## What you have to do
Check every line of the entries below for the word "this", and copy the ones that have it.

## Dataset excerpts

---------------

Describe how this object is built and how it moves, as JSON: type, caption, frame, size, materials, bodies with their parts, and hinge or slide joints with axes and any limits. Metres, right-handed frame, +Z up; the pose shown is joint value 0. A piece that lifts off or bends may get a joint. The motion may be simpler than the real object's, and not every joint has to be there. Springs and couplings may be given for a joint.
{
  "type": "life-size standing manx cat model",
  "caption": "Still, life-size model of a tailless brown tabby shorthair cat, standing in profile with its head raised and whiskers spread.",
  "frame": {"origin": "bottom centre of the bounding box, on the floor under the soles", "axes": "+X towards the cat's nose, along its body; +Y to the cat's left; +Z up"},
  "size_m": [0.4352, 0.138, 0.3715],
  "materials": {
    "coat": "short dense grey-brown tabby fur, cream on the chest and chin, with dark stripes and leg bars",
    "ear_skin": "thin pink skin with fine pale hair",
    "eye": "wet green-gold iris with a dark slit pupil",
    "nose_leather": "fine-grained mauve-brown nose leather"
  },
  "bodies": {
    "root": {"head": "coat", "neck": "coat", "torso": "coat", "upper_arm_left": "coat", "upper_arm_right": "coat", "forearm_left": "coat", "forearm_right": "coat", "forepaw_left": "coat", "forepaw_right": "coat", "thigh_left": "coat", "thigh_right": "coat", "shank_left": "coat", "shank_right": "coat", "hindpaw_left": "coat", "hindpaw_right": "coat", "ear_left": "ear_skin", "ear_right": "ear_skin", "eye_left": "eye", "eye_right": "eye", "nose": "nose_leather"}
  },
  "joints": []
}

---------------

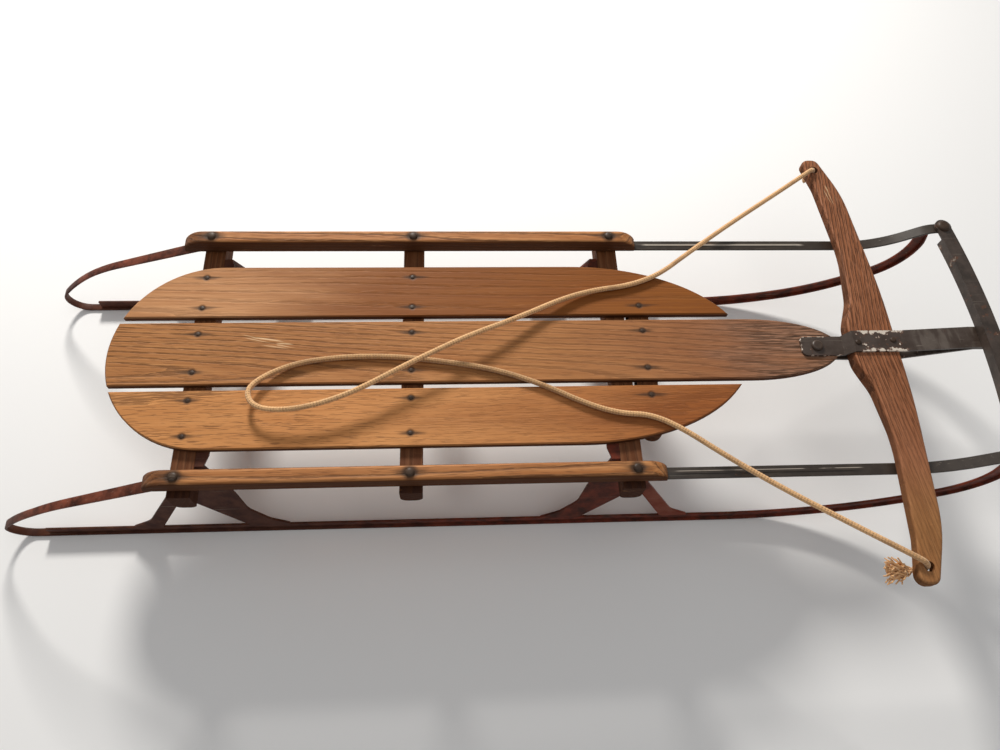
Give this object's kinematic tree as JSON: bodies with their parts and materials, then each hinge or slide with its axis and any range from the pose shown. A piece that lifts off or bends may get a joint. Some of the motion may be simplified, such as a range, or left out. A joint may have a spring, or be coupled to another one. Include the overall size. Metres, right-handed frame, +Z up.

---------------

## Complete output
Describe how this object is built and how it moves, as JSON: type, caption, frame, size, materials, bodies with their parts, and hinge or slide joints with axes and any limits. Metres, right-handed frame, +Z up; the pose shown is joint value 0. A piece that lifts off or bends may get a joint. The motion may be simpler than the real object's, and not every joint has to be there. Springs and couplings may be given for a joint.
Give this object's kinematic tree as JSON: bodies with their parts and materials, then each hinge or slide with its axis and any range from the pose shown. A piece that lifts off or bends may get a joint. Some of the motion may be simplified, such as a range, or left out. A joint may have a spring, or be coupled to another one. Include the overall size. Metres, right-handed frame, +Z up.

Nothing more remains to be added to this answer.